Final comparison of decision tree models¶
Comparison of training sets.¶
models_train_comp_df = pd.concat(
[
decision_tree_perf_train_default.T,
decision_tree_tune_perf_train.T,
decision_tree_post_perf_train.T,
],
axis=1,
)
models_train_comp_df.columns = [
"Decision Tree sklearn",
"Decision Tree (Pre-Pruning)",
"Decision Tree (Post-Pruning)",
]
print("Training performance comparison:")
models_train_comp_df
Training performance comparison:
| Decision Tree sklearn | Decision Tree (Pre-Pruning) | Decision Tree (Post-Pruning) | |
|---|---|---|---|
| Accuracy | 0.99421 | 0.83097 | 0.89954 |
| Recall | 0.98661 | 0.78608 | 0.90303 |
| Precision | 0.99578 | 0.72425 | 0.81274 |
| F1 | 0.99117 | 0.75390 | 0.85551 |
Comparison of test sets.¶
models_test_comp_df = pd.concat(
[
decision_tree_perf_test_default.T,
decision_tree_tune_perf_test.T,
decision_tree_post_perf_test.T,
],
axis=1,
)
models_test_comp_df.columns = [
"Decision Tree sklearn",
"Decision Tree (Pre-Pruning)",
"Decision Tree (Post-Pruning)",
]
print("Test performance comparison:")
models_test_comp_df
Test performance comparison:
| Decision Tree sklearn | Decision Tree (Pre-Pruning) | Decision Tree (Post-Pruning) | |
|---|---|---|---|
| Accuracy | 0.87118 | 0.83497 | 0.86879 |
| Recall | 0.81175 | 0.78336 | 0.85576 |
| Precision | 0.79461 | 0.72758 | 0.76614 |
| F1 | 0.80309 | 0.75444 | 0.80848 |
Observations
- The default decision tree was overfitting.
- Pre-pruning fixed the problem with overfitting.
- After evaluating Pre and Post pruning, the latest showed a highest F1 score making it the best choice for prediction.
Actionable Insights and Recommendations¶
Using the method to predict cancellations.

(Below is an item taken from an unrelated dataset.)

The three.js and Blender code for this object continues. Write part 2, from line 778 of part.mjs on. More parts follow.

The hotel should create campaings offering discounts to guests that book rooms with more lead time rather than last minute or same day bookings.

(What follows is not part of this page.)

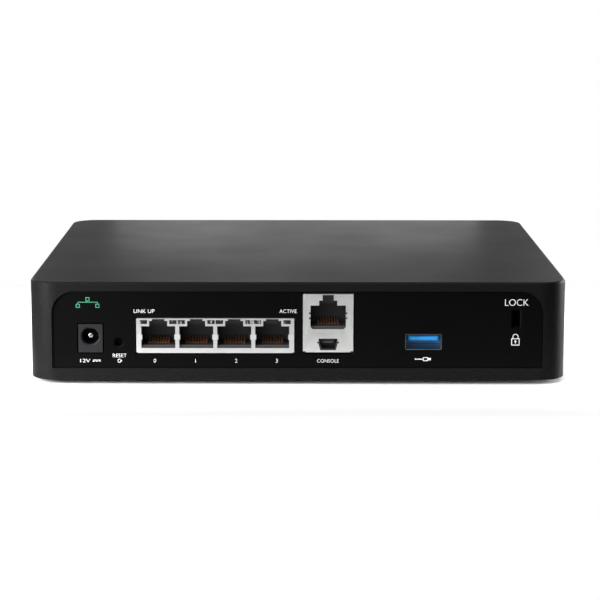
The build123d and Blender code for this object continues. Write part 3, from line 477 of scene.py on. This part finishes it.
def network_pictogram():
    """Three linked squares: a generic network mark."""
    x, z = NETWORK_AT
    square, step, line = 1.5, 3.6, 0.32
    beam_low, beam_middle, beam_high, upper = z + 1.95, z + 2.1, z + 2.25, z + 2.5
    half, thin = square / 2, line / 2
    shapes = frame_bars(x - half, upper, x + half, upper + square, line)
    for side in (-step, step):
        shapes += frame_bars(x + side - half, z, x + side + half, z + square, line)
        shapes.append(bar(x + side - thin, z + square, x + side + thin, beam_middle))
    shapes.append(bar(x - step - thin, beam_low, x + step + thin, beam_high))
    shapes.append(bar(x - thin, beam_high, x + thin, upper))
    return strokes("network_pictogram", shapes, GREEN_INK)


def dc_symbol():
    """Solid line over a broken one."""
    x, z = DC_AT
    half, rise, dash, pitch, line = 1.5, 0.45, 0.7, 1.15, 0.16
    shapes = [bar(x - half, z + rise, x + half, z + rise + line)]
    for i in range(3):
        left = x - half + i * pitch
        shapes.append(bar(left, z, left + dash, z + line))
    return strokes("direct_current_symbol", shapes, WHITE_INK)


def reset_symbol():
    """Open ring with an arrow head."""
    x, z = RESET_AT
    ring, line, opens, closes = 0.62, 0.17, 60, 350
    head, foot, tip = 0.36, 0.1, 0.4
    shapes = arc_band(x, z, ring, line, opens, closes)
    shapes.append([(x + ring - head, z - foot), (x + ring + head, z - foot), (x + ring, z + tip)])
    return strokes("reset_symbol", shapes, WHITE_INK)


def padlock_symbol():
    """Padlock outline with a keyhole."""
    x, z = PADLOCK_AT
    half, body, line = 1.5, 2.6, 0.24
    shackle, shackle_z = 0.95, z + 3.2
    eye, eye_z, slit, slit_z = 0.18, z + 1.5, 0.13, (z + 0.7, z + 1.4)
    shapes = frame_bars(x - half, z, x + half, z + body, line)
    shapes += arc_band(x, shackle_z, shackle, line, 0, 180)
    for side in (-shackle, shackle):
        shapes.append(bar(x + side - line / 2, z + body, x + side + line / 2, shackle_z))
    shapes += arc_band(x, eye_z, eye, 2 * eye, 0, 360, 12)
    shapes.append(bar(x - slit, slit_z[0], x + slit, slit_z[1]))
    return strokes("padlock_symbol", shapes, WHITE_INK)


def plug_symbol():
    """Generic plug on a lead."""
    x, z = PLUG_AT
    middle, line, lead = z + 0.5, 0.22, 0.13
    body_x, body_half = (x - 0.2, x + 1.7), 0.7
    nose_x, nose_half = x + 2.7, 0.4
    tail_x = x - 2.9
    shapes = frame_bars(body_x[0], middle - body_half, body_x[1], middle + body_half, line)
    shapes.append(bar(body_x[1], middle - nose_half, nose_x, middle + nose_half))
    shapes.append(bar(tail_x, middle - lead, body_x[0], middle + lead))
    shapes += arc_band(tail_x, middle, lead, 2 * lead, 0, 360, 12)
    return strokes("plug_symbol", shapes, WHITE_INK)


network_pictogram()
dc_symbol()
reset_symbol()
padlock_symbol()
plug_symbol()
for legend in LEGENDS:
    lettering(*legend)
for i in range(PORTS):
    x = DIGITS_X + (i - (PORTS - 1) / 2) * DIGIT_PITCH
    lettering(f"legend_port_{i}", str(i), x, DIGIT_Z, DIGIT_HEIGHT)


# ------------------------------------------------------------------ floor, light, camera
def beyond_outline(n):
    """Distance on the floor from the object's own outline, in metres."""
    sides = []
    for name, reach in zip("XY", cad_high):
        sides.append(n.calc("SUBTRACT", n.calc("ABSOLUTE", n.axis(name)), reach))
    return n.calc("MAXIMUM", *sides)


def plane(name, size, height):
    mesh = bpy.data.meshes.new(name)
    made = bmesh.new()
    bmesh.ops.create_grid(made, x_segments=2, y_segments=2, size=size)
    bmesh.ops.translate(made, verts=made.verts, vec=(0, 0, height))
    made.to_mesh(mesh)
    made.free()
    obj = bpy.data.objects.new(name, mesh)
    scene.collection.objects.link(obj)
    return obj


def only_camera_sees(obj):
    obj.visible_diffuse = obj.visible_glossy = obj.visible_transmission = False
    obj.visible_shadow = obj.visible_volume_scatter = False


def make_floor():
    """Lit table: white close round the object, greyer further out; beside the outline the floor glows,
    brighter to the left, as painted light standing in for bounced light.
    """
    floor = plane("studio_floor", FLOOR_SIZE, 0.0)
    n = Nodes("studio_floor")
    away = beyond_outline(n)
    far = n.spread(away, 0.0, 1.0, *TABLE_EDGE)
    n.set(Base_Color=n.blend(far, (0.90, 0.90, 0.90), TABLE_FAR), Roughness=0.5)
    n.shader.inputs["Specular IOR Level"].default_value = 0.2
    # emission beside the outline: painted light glowing from the floor, fading out and brighter to the
    # left
    glow = n.spread(away, 0.0, GLOW_NEAR, 0.0, GLOW_NEAR_END)
    fade = n.spread(away, 1.0, 0.0, *TABLE_EDGE)
    start, end, left, right = GLOW_ACROSS
    across = n.spread(n.axis("X"), left, right, start, end)
    strength = n.calc("MULTIPLY", n.calc("MULTIPLY", glow, fade), across)
    n.set(Emission_Color=(1.0, 1.0, 1.0), Emission_Strength=strength)
    floor.data.materials.append(n.material)


def make_sweep():
    """White paper look of the floor away from the object, for the camera alone."""
    sweep = plane("studio_sweep", FLOOR_SIZE, SWEEP_Z)
    n = Nodes("studio_sweep")
    away = beyond_outline(n)
    n.set(Base_Color=(0.0, 0.0, 0.0), Emission_Color=(1.0, 1.0, 1.0), Emission_Strength=1.0)
    n.set(Alpha=n.spread(away, 0.0, 1.0, SWEEP_START, SWEEP_END))
    n.shader.inputs["Specular IOR Level"].default_value = 0.0
    sweep.data.materials.append(n.material)
    only_camera_sees(sweep)


def soft_light(name, at, target, size, power, seen):
    data = bpy.data.lights.new(name, "AREA")
    data.shape = "RECTANGLE"
    data.size, data.size_y = size
    data.energy = power
    lamp = bpy.data.objects.new(name, data)
    scene.collection.objects.link(lamp)
    lamp.visible_camera = seen
    lamp.location = at
    lamp.rotation_euler = (Vector(target) - Vector(at)).to_track_quat("-Z", "Y").to_euler()
    return lamp


def make_world():
    """Even studio light: brightest in front and to the left, dim behind."""
    world = bpy.data.worlds.new("studio")
    scene.world = world
    world.use_nodes = True
    tree = world.node_tree
    split = tree.nodes.new("ShaderNodeSeparateXYZ")
    tree.links.new(tree.nodes.new("ShaderNodeTexCoord").outputs["Generated"], split.inputs["Vector"])
    parts = []
    for axis, (start, end, low, high) in WORLD_FALL.items():
        tool = tree.nodes.new("ShaderNodeMapRange")
        tool.interpolation_type = "SMOOTHSTEP"
        for key, value in (("From Min", start), ("From Max", end), ("To Min", low), ("To Max", high)):
            tool.inputs[key].default_value = value
        tree.links.new(split.outputs[axis], tool.inputs["Value"])
        parts.append(tool.outputs["Result"])
    product = tree.nodes.new("ShaderNodeMath")
    product.operation = "MULTIPLY"
    tree.links.new(parts[0], product.inputs[0])
    tree.links.new(parts[1], product.inputs[1])
    tree.links.new(product.outputs["Value"], tree.nodes["Background"].inputs["Strength"])
    tree.nodes["Background"].inputs["Color"].default_value = (1.0, 1.0, 1.0, 1.0)


def make_backdrop():
    """White dome round the scene that only the camera sees."""
    mesh = bpy.data.meshes.new("studio_backdrop")
    made = bmesh.new()
    bmesh.ops.create_uvsphere(made, u_segments=48, v_segments=24, radius=BACKDROP_R)
    made.to_mesh(mesh)
    made.free()
    dome = bpy.data.objects.new("studio_backdrop", mesh)
    scene.collection.objects.link(dome)
    n = Nodes("studio_backdrop")
    n.set(Base_Color=(0.0, 0.0, 0.0), Emission_Color=(1.0, 1.0, 1.0), Emission_Strength=1.0)
    n.shader.inputs["Specular IOR Level"].default_value = 0.0
    mesh.materials.append(n.material)
    only_camera_sees(dome)


def make_camera():
    data = bpy.data.cameras.new("camera")
    data.sensor_width = SENSOR
    data.lens = FOCAL_PER_WIDTH * SENSOR
    data.clip_start, data.clip_end = CLIP_NEAR, CLIP_FAR
    camera = bpy.data.objects.new("camera", data)
    scene.collection.objects.link(camera)
    yaw, pitch, roll = CAMERA_YAW, CAMERA_PITCH, CAMERA_ROLL
    right = Vector((math.cos(yaw), -math.sin(yaw), 0))
    level = Vector((math.sin(yaw), math.cos(yaw), 0))
    forward = level * math.cos(pitch) - Vector((0, 0, math.sin(pitch)))
    up = right.cross(forward)
    across = right * math.cos(roll) + up * math.sin(roll)
    above = up * math.cos(roll) - right * math.sin(roll)
    turn = Matrix((across, above, -forward)).transposed().to_4x4()
    camera.matrix_world = Matrix.Translation(CAMERA_AT) @ turn
    scene.camera = camera


make_floor()
make_sweep()
make_backdrop()
make_world()
for light in LIGHTS:
    soft_light(*light)
make_camera()
scene.view_settings.view_transform = "Standard"
scene.view_settings.look = "None"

For those booking online, hotel should offer discounts or special prices to people that make the full payment at the moment of the reservation to reduce the cancellation rate using this method.
For visitors making reservations the same day or the day before of their stay, offer them multiple options to complete the payment (card, deposit, cash) and offer complementary meals to make sure that they confirm they stay and reduce cancellations.
Recommendation for the hotel is to create fidelity campaings to increase re-visits from customers. Some might include reward cards, complementary meals (breakfast) and special attractions for families with kids (playground).
Maintain prices low during colder months to increase bookings and create special packages for visitors during January (month with less occupation).
Create marketing strategies to gift free nights to customers that confirm their reservation and make full payments in a lapse of 24 hours.
With the lighlihood of cancelling a reservation predicted by the model, take additional requests from customers even going slightly above the capacity of the hotel but inform the client that their request is pending to be confirmed by the hotel administration. With this, you can call the customer and offer the option of confirming the booking and make the payment due to the reduced capacity that the hotel is facing specially in warmer months. Idea behind the proposal is to either cancel bookings with enough time to make space for others, or push the client to confirm and pay.
Offer to customers special lodging changes with no extra charge so they increase fidelity and reduce cancellations to take advantage of the free improvement.